Mehmet Tanju Akad: 19 MAYIS DÜNYA TARİHİNİN ÖNEMLİ BİR OLAYIDIR

19 MAYIS Sadece Türkiye’nin değil, Dünya tarihinin önemli bir olayıdır.

Keza, 19 Mayıs yalnız ulusal kurtuluş hareketimizin değil, aynı zamanda büyük Türk inkılabının da başlangıcıdır. Birinci Dünya Savaşı’nın mağrur galipleri yenilenlere beş adet adaletsiz ve intikamcı antlaşma imzalattı. Bunlar Paris’in beş banliyösünün adını taşır. Bunlara sözde barış antlaşmaları demek hatalı değildir çünkü hiç birisi barış getirmedi ve savaş farklı biçimler alarak sürdü. Almanlar Polonyalılar, Türkler Yunanlılar ile savaştılar. Macaristan kısa süren bir iç savaşa sürüklendi. Versay Antlaşması Almanya, Sevr Türkiye, St. Germain Avusturya ile imzaladı. Trianon Antlaşması da Macaristan'ı parçaladı. Nihayet Bulgaristan ile Neuilly Antlaşması yapıldı. Sevr Antlaşması Mustafa Kemal liderliğindeki Türk İstiklal Harbi ile çok kısa sürede yırtılıp atıldı. Bu olay Versay'ı en ağır bir aşağılanma olarak gören Almanya'da ve dünyada büyük yankı yaptı. Daha sonra Versay da Naziler tarafından çiğnenecek ve galipler bunun adımlarını seyretmekle yetineceklerdi.

.....

Mustafa Kemal Samsun’a çıkarken istiklalin yanı sıra, kuşkusuz ki bunu yeni bir rejimin ilk adımı olarak da görmekteydi. İstiklal, yeni rejimi kurmanın ilk ve olmazsa olmaz adımıydı. Ayrıca, İstiklal Savaşı’nın prestiji olmasaydı, Mustafa Kemal inkılapları gerçekleştiremezdi.

.....

Ne var ki her devrimin kaçınılmaz bir karşı-devrimi vardır ve bu devrimlerin ilk günlerinden itibaren varlık bulur. İstiklal Harbi’ndeki gerici isyanlar bunların ilk adımlarıydı. Bastırıldı ama yok edilemedi.

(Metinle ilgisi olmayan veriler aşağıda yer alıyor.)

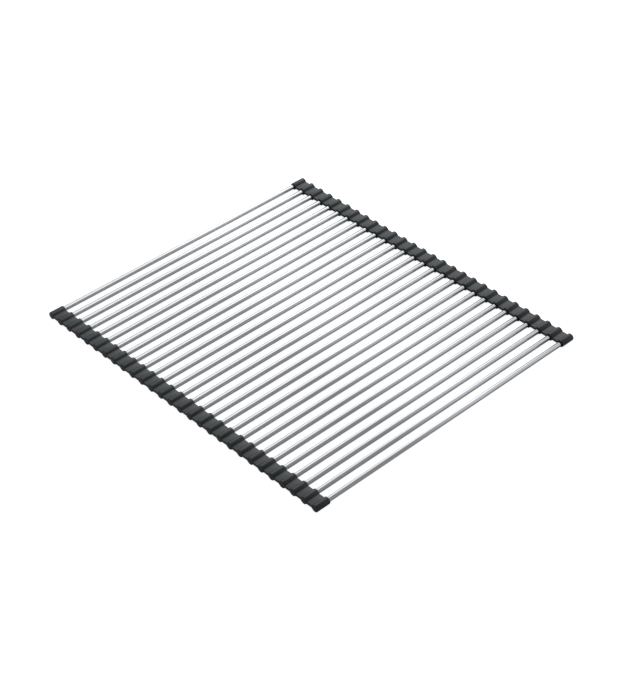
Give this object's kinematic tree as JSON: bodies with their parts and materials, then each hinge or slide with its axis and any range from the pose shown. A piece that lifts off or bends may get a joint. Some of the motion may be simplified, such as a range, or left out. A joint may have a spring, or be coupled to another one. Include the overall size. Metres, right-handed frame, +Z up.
{
  "type": "roll up dish drying rack",
  "caption": "Flat drying rack that rolls up: parallel round metal tubes, with their ends held in ribbed flexible side strips that bend between the tubes.",
  "frame": {"origin": "centre of the rack's underside, on the surface that it lies on", "axes": "+X along the strips, from the first tube to the last; +Y along the tubes, from the near strip to the far one; +Z up"},
  "size_m": [0.4518, 0.402, 0.009],
  "materials": {
    "stainless_tube": "polished bright stainless",
    "silicone_strip": "satin charcoal silicone"
  },
  "bodies": {
    "slat_01": {"tube_01": "stainless_tube", "near_strip_01": "silicone_strip", "far_strip_01": "silicone_strip"},
    "slat_02": {"tube_02": "stainless_tube"},
    "slat_03": {"tube_03": "stainless_tube", "near_strip_02": "silicone_strip", "far_strip_02": "silicone_strip"},
    "slat_04": {"tube_04": "stainless_tube"},
    "slat_05": {"tube_05": "stainless_tube", "near_strip_03": "silicone_strip", "far_strip_03": "silicone_strip"},
    "slat_06": {"tube_06": "stainless_tube"},
    "slat_07": {"tube_07": "stainless_tube", "near_strip_04": "silicone_strip", "far_strip_04": "silicone_strip"},
    "slat_08": {"tube_08": "stainless_tube"},
    "slat_09": {"tube_09": "stainless_tube", "near_strip_05": "silicone_strip", "far_strip_05": "silicone_strip"},
    "slat_10": {"tube_10": "stainless_tube"},
    "slat_11": {"tube_11": "stainless_tube", "near_strip_06": "silicone_strip", "far_strip_06": "silicone_strip"},
    "slat_12": {"tube_12": "stainless_tube"},
    "slat_13": {"tube_13": "stainless_tube", "near_strip_07": "silicone_strip", "far_strip_07": "silicone_strip"},
    "slat_14": {"tube_14": "stainless_tube"},
    "slat_15": {"tube_15": "stainless_tube", "near_strip_08": "silicone_strip", "far_strip_08": "silicone_strip"},
    "slat_16": {"tube_16": "stainless_tube"},
    "slat_17": {"tube_17": "stainless_tube", "near_strip_09": "silicone_strip", "far_strip_09": "silicone_strip"},
    "slat_18": {"tube_18": "stainless_tube"},
    "slat_19": {"tube_19": "stainless_tube", "near_strip_10": "silicone_strip", "far_strip_10": "silicone_strip"},
    "slat_20": {"tube_20": "stainless_tube"},
    "slat_21": {"tube_21": "stainless_tube", "near_strip_11": "silicone_strip", "far_strip_11": "silicone_strip"},
    "slat_22": {"tube_22": "stainless_tube"},
    "slat_23": {"tube_23": "stainless_tube", "near_strip_12": "silicone_strip", "far_strip_12": "silicone_strip"},
    "slat_24": {"tube_24": "stainless_tube"},
    "slat_25": {"tube_25": "stainless_tube", "near_strip_13": "silicone_strip", "far_strip_13": "silicone_strip"},
    "slat_26": {"tube_26": "stainless_tube"},
    "slat_27": {"tube_27": "stainless_tube", "near_strip_14": "silicone_strip", "far_strip_14": "silicone_strip"},
    "slat_28": {"tube_28": "stainless_tube"}
  },
  "joints": [
    {"name": "web_01", "type": "hinge", "parent": "slat_01", "child": "slat_02", "pos_m": [-0.2132, 0, 0.0041], "axis": [0, -1, 0], "range_deg": [0, 23.2], "deforming": ["near_strip_01", "far_strip_01"]},
    {"name": "web_02", "type": "hinge", "parent": "slat_02", "child": "slat_03", "pos_m": [-0.1968, 0, 0.0041], "axis": [0, -1, 0], "range_deg": [0, 23.6], "deforming": ["near_strip_01", "far_strip_01", "near_strip_02", "far_strip_02"]},
    {"name": "web_03", "type": "hinge", "parent": "slat_03", "child": "slat_04", "pos_m": [-0.1804, 0, 0.0041], "axis": [0, -1, 0], "range_deg": [0, 24], "deforming": ["near_strip_02", "far_strip_02"]},
    {"name": "web_04", "type": "hinge", "parent": "slat_04", "child": "slat_05", "pos_m": [-0.164, 0, 0.0041], "axis": [0, -1, 0], "range_deg": [0, 24.4], "deforming": ["near_strip_02", "far_strip_02", "near_strip_03", "far_strip_03"]},
    {"name": "web_05", "type": "hinge", "parent": "slat_05", "child": "slat_06", "pos_m": [-0.1476, 0, 0.0041], "axis": [0, -1, 0], "range_deg": [0, 24.8], "deforming": ["near_strip_03", "far_strip_03"]},
    {"name": "web_06", "type": "hinge", "parent": "slat_06", "child": "slat_07", "pos_m": [-0.1312, 0, 0.0041], "axis": [0, -1, 0], "range_deg": [0, 25.3], "deforming": ["near_strip_03", "far_strip_03", "near_strip_04", "far_strip_04"]},
    {"name": "web_07", "type": "hinge", "parent": "slat_07", "child": "slat_08", "pos_m": [-0.1148, 0, 0.0041], "axis": [0, -1, 0], "range_deg": [0, 25.8], "deforming": ["near_strip_04", "far_strip_04"]},
    {"name": "web_08", "type": "hinge", "parent": "slat_08", "child": "slat_09", "pos_m": [-0.0984, 0, 0.0041], "axis": [0, -1, 0], "range_deg": [0, 26.3], "deforming": ["near_strip_04", "far_strip_04", "near_strip_05", "far_strip_05"]},
    {"name": "web_09", "type": "hinge", "parent": "slat_09", "child": "slat_10", "pos_m": [-0.082, 0, 0.0041], "axis": [0, -1, 0], "range_deg": [0, 26.9], "deforming": ["near_strip_05", "far_strip_05"]},
    {"name": "web_10", "type": "hinge", "parent": "slat_10", "child": "slat_11", "pos_m": [-0.0656, 0, 0.0041], "axis": [0, -1, 0], "range_deg": [0, 27.5], "deforming": ["near_strip_05", "far_strip_05", "near_strip_06", "far_strip_06"]},
    {"name": "web_11", "type": "hinge", "parent": "slat_11", "child": "slat_12", "pos_m": [-0.0492, 0, 0.0041], "axis": [0, -1, 0], "range_deg": [0, 28.1], "deforming": ["near_strip_06", "far_strip_06"]},
    {"name": "web_12", "type": "hinge", "parent": "slat_12", "child": "slat_13", "pos_m": [-0.0328, 0, 0.0041], "axis": [0, -1, 0], "range_deg": [0, 28.8], "deforming": ["near_strip_06", "far_strip_06", "near_strip_07", "far_strip_07"]},
    {"name": "web_13", "type": "hinge", "parent": "slat_13", "child": "slat_14", "pos_m": [-0.0164, 0, 0.0041], "axis": [0, -1, 0], "range_deg": [0, 29.5], "deforming": ["near_strip_07", "far_strip_07"]},
    {"name": "web_14", "type": "hinge", "parent": "slat_14", "child": "slat_15", "pos_m": [0, 0, 0.0041], "axis": [0, -1, 0], "range_deg": [0, 30.3], "deforming": ["near_strip_07", "far_strip_07", "near_strip_08", "far_strip_08"]},
    {"name": "web_15", "type": "hinge", "parent": "slat_15", "child": "slat_16", "pos_m": [0.0164, 0, 0.0041], "axis": [0, -1, 0], "range_deg": [0, 31.2], "deforming": ["near_strip_08", "far_strip_08"]},
    {"name": "web_16", "type": "hinge", "parent": "slat_16", "child": "slat_17", "pos_m": [0.0328, 0, 0.0041], "axis": [0, -1, 0], "range_deg": [0, 32.1], "deforming": ["near_strip_08", "far_strip_08", "near_strip_09", "far_strip_09"]},
    {"name": "web_17", "type": "hinge", "parent": "slat_17", "child": "slat_18", "pos_m": [0.0492, 0, 0.0041], "axis": [0, -1, 0], "range_deg": [0, 33.1], "deforming": ["near_strip_09", "far_strip_09"]},
    {"name": "web_18", "type": "hinge", "parent": "slat_18", "child": "slat_19", "pos_m": [0.0656, 0, 0.0041], "axis": [0, -1, 0], "range_deg": [0, 34.3], "deforming": ["near_strip_09", "far_strip_09", "near_strip_10", "far_strip_10"]},
    {"name": "web_19", "type": "hinge", "parent": "slat_19", "child": "slat_20", "pos_m": [0.082, 0, 0.0041], "axis": [0, -1, 0], "range_deg": [0, 35.5], "deforming": ["near_strip_10", "far_strip_10"]},
    {"name": "web_20", "type": "hinge", "parent": "slat_20", "child": "slat_21", "pos_m": [0.0984, 0, 0.0041], "axis": [0, -1, 0], "range_deg": [0, 36.9], "deforming": ["near_strip_10", "far_strip_10", "near_strip_11", "far_strip_11"]},
    {"name": "web_21", "type": "hinge", "parent": "slat_21", "child": "slat_22", "pos_m": [0.1148, 0, 0.0041], "axis": [0, -1, 0], "range_deg": [0, 38.5], "deforming": ["near_strip_11", "far_strip_11"]},
    {"name": "web_22", "type": "hinge", "parent": "slat_22", "child": "slat_23", "pos_m": [0.1312, 0, 0.0041], "axis": [0, -1, 0], "range_deg": [0, 40.3], "deforming": ["near_strip_11", "far_strip_11", "near_strip_12", "far_strip_12"]},
    {"name": "web_23", "type": "hinge", "parent": "slat_23", "child": "slat_24", "pos_m": [0.1476, 0, 0.0041], "axis": [0, -1, 0], "range_deg": [0, 42.4], "deforming": ["near_strip_12", "far_strip_12"]},
    {"name": "web_24", "type": "hinge", "parent": "slat_24", "child": "slat_25", "pos_m": [0.164, 0, 0.0041], "axis": [0, -1, 0], "range_deg": [0, 44.9], "deforming": ["near_strip_12", "far_strip_12", "near_strip_13", "far_strip_13"]},
    {"name": "web_25", "type": "hinge", "parent": "slat_25", "child": "slat_26", "pos_m": [0.1804, 0, 0.0041], "axis": [0, -1, 0], "range_deg": [0, 47.8], "deforming": ["near_strip_13", "far_strip_13"]},
    {"name": "web_26", "type": "hinge", "parent": "slat_26", "child": "slat_27", "pos_m": [0.1968, 0, 0.0041], "axis": [0, -1, 0], "range_deg": [0, 51.4], "deforming": ["near_strip_13", "far_strip_13", "near_strip_14", "far_strip_14"]},
    {"name": "web_27", "type": "hinge", "parent": "slat_27", "child": "slat_28", "pos_m": [0.2132, 0, 0.0041], "axis": [0, -1, 0], "range_deg": [0, 56], "deforming": ["near_strip_14", "far_strip_14"]}
  ]
}
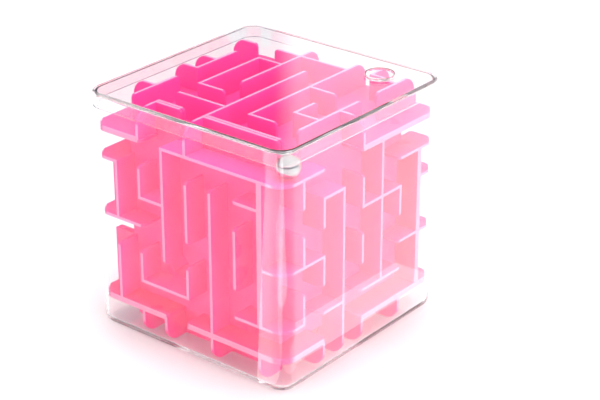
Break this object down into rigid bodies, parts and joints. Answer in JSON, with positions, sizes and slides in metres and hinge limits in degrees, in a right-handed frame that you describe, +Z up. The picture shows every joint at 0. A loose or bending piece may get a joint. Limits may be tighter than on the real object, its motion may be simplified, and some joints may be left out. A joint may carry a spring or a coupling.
{
  "type": "tilt maze game",
  "caption": "Cube tilt maze in a clear lidded box: a steel ball rolls through corridors on all faces of a pink translucent maze cube.",
  "frame": {"origin": "middle of the flat underside of the box, on the table", "axes": "+Z up towards the lid; +X towards the face with the ball shelf opening on its near corner; -Y towards the front face"},
  "size_m": [0.0828, 0.0828, 0.0847],
  "materials": {
    "clear_plastic": "clear gloss",
    "pink_plastic": "translucent gloss",
    "polished_steel": "polished"
  },
  "bodies": {
    "case": {"case_body": "clear_plastic"},
    "maze_cube": {"maze_top_face": "pink_plastic", "maze_bottom_face": "pink_plastic", "maze_front_face": "pink_plastic", "maze_right_face": "pink_plastic", "maze_back_face": "pink_plastic", "maze_left_face": "pink_plastic"},
    "lid": {"case_lid": "clear_plastic"},
    "port_plug": {"lid_port_plug": "clear_plastic"},
    "ball": {"steel_ball": "polished_steel"}
  },
  "joints": [
    {"name": "maze_lift", "type": "slide", "parent": "case", "child": "maze_cube", "axis": [0, 0, 1], "range_m": [0, 0.085]},
    {"name": "lid_lift", "type": "slide", "parent": "maze_cube", "child": "lid", "axis": [0, 0, 1], "range_m": [0, 0.03]},
    {"name": "plug_pull", "type": "slide", "parent": "lid", "child": "port_plug", "axis": [0, 0, 1], "range_m": [0, 0.01]},
    {"name": "ball_roll", "type": "slide", "parent": "maze_cube", "child": "ball", "axis": [0, 1, 0], "range_m": [0, 0.011]}
  ]
}
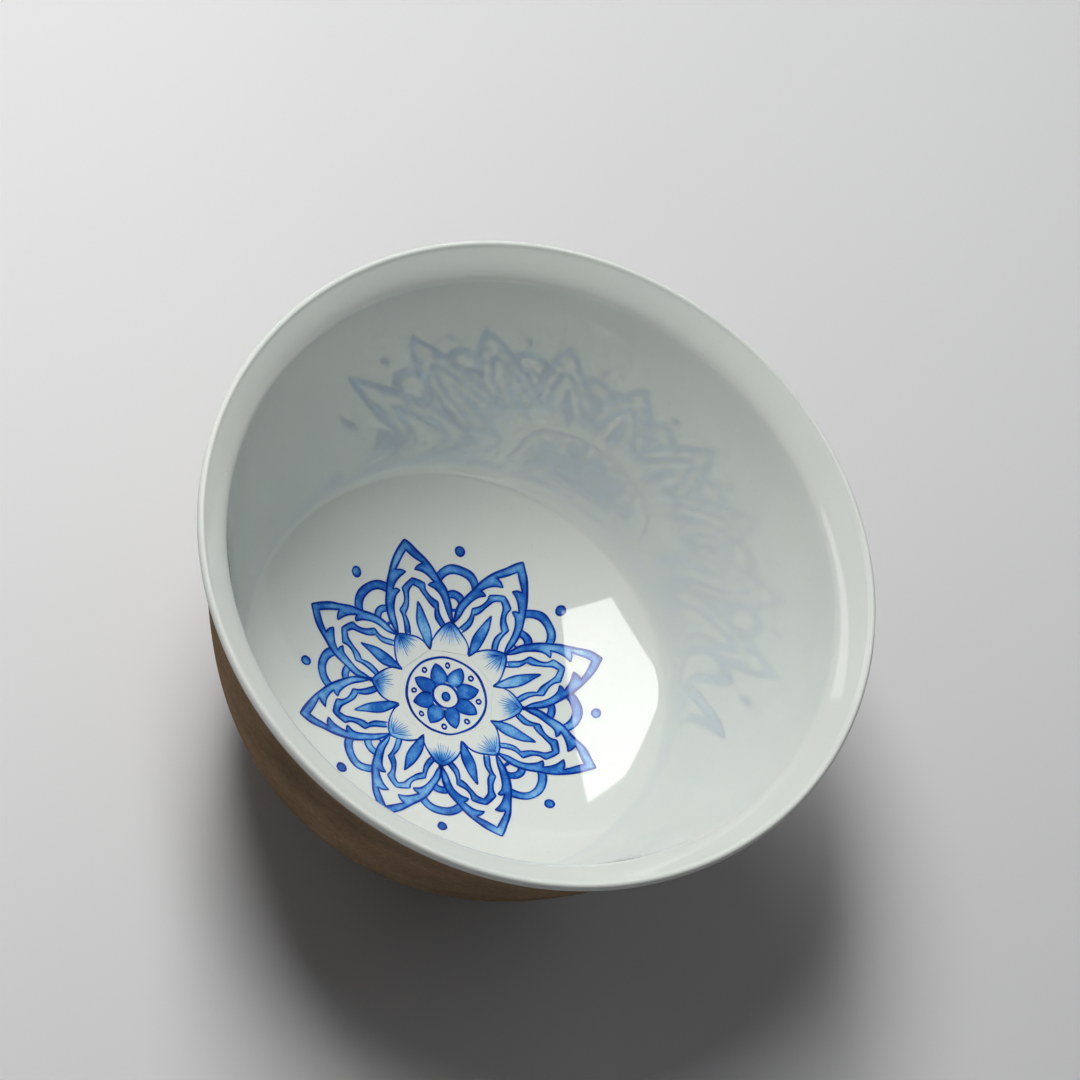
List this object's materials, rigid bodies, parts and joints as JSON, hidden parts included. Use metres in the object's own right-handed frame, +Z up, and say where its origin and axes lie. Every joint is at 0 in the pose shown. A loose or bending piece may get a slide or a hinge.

Nihayet 1930’dan itibaren etkileri artmaya başladı, 1950 bir dönüm noktası oldu. Bundan sonra karşı devrim emperyalistlerle kolkola gelişti. Devrim ile karşı devrim arasındaki ilişki her ülkede farklı, çok karmaşık biçimler alıyor. Bazen doğrudan, bazen dolaylı oluyor. Bu nedenle kendilerini devrimci olarak görenler bir dizi tuzağa düşmekten kurtulamıyor. Bunun Rusya’da veya Çin’de aldığı biçimler çok büyük dersler içerir. Bizdekiler de içerir, tabii bunları görmek gerekir. Devrim ile karşı devrim arasında sonsuz bir dans vardır. (Eski solcu deyimiyle devrim-karşı devrim diyalektiği. Tabii burada diyalektik kelimesinin pek bir anlamı yoktur. Kullanınca bir katkı sağlamıyor. Karşılıklı ilişki desen de aynı şey.)

.....

Türk İstiklal Harbi’nin uzun ve karmaşık karşı devrimi, birçok aşamasında Osmanlı İmparatorluğu’nun parçalanma süreçleriyle iç içe geçmiştir. Bu süreçte sadece ülkedeki işbirlikçi güçler değil (örneğin Hilafet Ordusu, Anzavur, Çerkez Ethem vs.), Ermeniler, Rumlar (Pontus dahil), PKK, Fethullah ve Türklerden çok sayıda hain de kullanılmıştır. Hiç bitmeyecek bir mücadeledir ve batılıların yardımıyla üzerimize saldıranlar şimdiye kadar ödediklerinden de ağır bedeller ödeyeceklerdir. Ama akıllarını başlarına almayacaklarını geçmişten biliyoruz. Sonuçta iş dönüp dolaştı, Suriye, Irak, Libya (ve dahi Filistin’in) parçalanması günümüzde tekrar yakıcı sorunlarımız haline geldi. Gelecekte de olacak. Savaş çok farklı biçimler alacak ama bitmeyecek.